Конкурс 31-го ММКФ был богат на русское кино — представлены сразу четыре картины. Сделанные сплошь мэтрами: Кирой Муратовой, Кареном Шахназаровым, Александром Прошкиным, Николаем Досталем. Такой десант не может не впечатлить. Но лишь на первый взгляд. Потому что фильмы оказались очень разными по качеству.
Любопытно, что только один из режиссёров — Кира Муратова, представленная, вообще-то, от Украины, но по традиции считающаяся «нашей», — в своей работе обратился к дню сегодняшнему.
Остальные предпочли изучать недавнее прошлое. Двадцатый век. «Чудо» Александра Прошкина — о событиях годов 50-х, с тщательно соблюдённым антуражем.
Примерно это же время показано и у Николая Досталя в фильме «Петя по дороге в царствие небесное». А у Карена Шахназарова в «Палате номер шесть», несмотря на названный героем 2007 год, получилось скорее безвременье.
Интересуют мэтров, конечно, вещи глобальные. Общие. Религия, нравственность, душевное здоровье или же нездоровье. И рассказывают они обо всём этом всерьёз, погружаясь с головой, воссоздавая подробности.
И, сколь ни огорчительно, — опять же кроме Киры Муратовой — без тени юмора и иронии. Хотя говорить на такие темы прямолинейно довольно опасно.
Происшествие, которое все заметили
По общему впечатлению «Чудо» Александра Прошкина напоминает «Юрьев день» Кирилла Серебренникова.
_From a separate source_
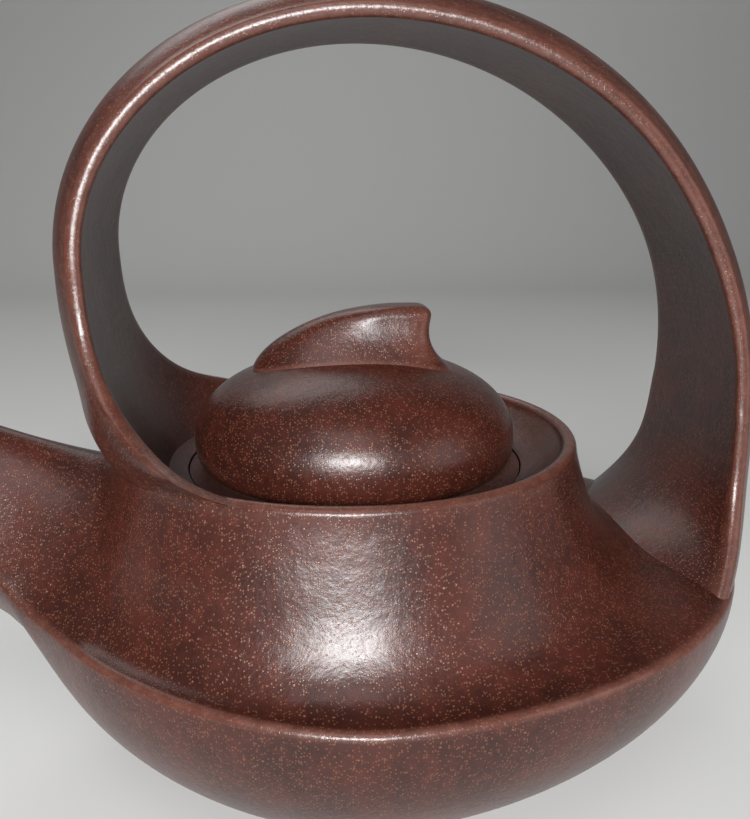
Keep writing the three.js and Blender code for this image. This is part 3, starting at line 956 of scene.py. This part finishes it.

Даром что сценарист у них один — Юрий Арабов.
Классик. Уже который раз выдающий историю с яростным религиозным уклоном. Причём основанную, как говорят, на реальных событиях: в провинциальном городке девушка, решив потанцевать с иконой, застыла столбом и простояла почти четыре месяца. Переполошив тем самым не только местных жителей, но и всю страну вплоть до самых «верхов».
«Юрьев день» был сложносочинённой, символической картиной, «Чудо» гораздо проще. Линейнее. По изобразительному ряду и смысловому.
Кирилл Серебренников старался переосмыслить сценарий, создать на его основе свою историю. Как у него это получилось и не получилось — другой вопрос.
Александр Прошкин следует сценарию послушно. Авторская позиция режиссёра деликатно уведена на второй план. Не чувствуется его заинтересованности в собственной истории.
В фильме много нестыковок. Неувязок. Главным образом сюжетных. Почти все линии начаты и брошены, ни один персонаж не показан в развитии. Отчего, например, местный батюшка (в экстравагантном исполнении Виктора Шамирова) ни с того ни с сего покидает семью и убегает из города?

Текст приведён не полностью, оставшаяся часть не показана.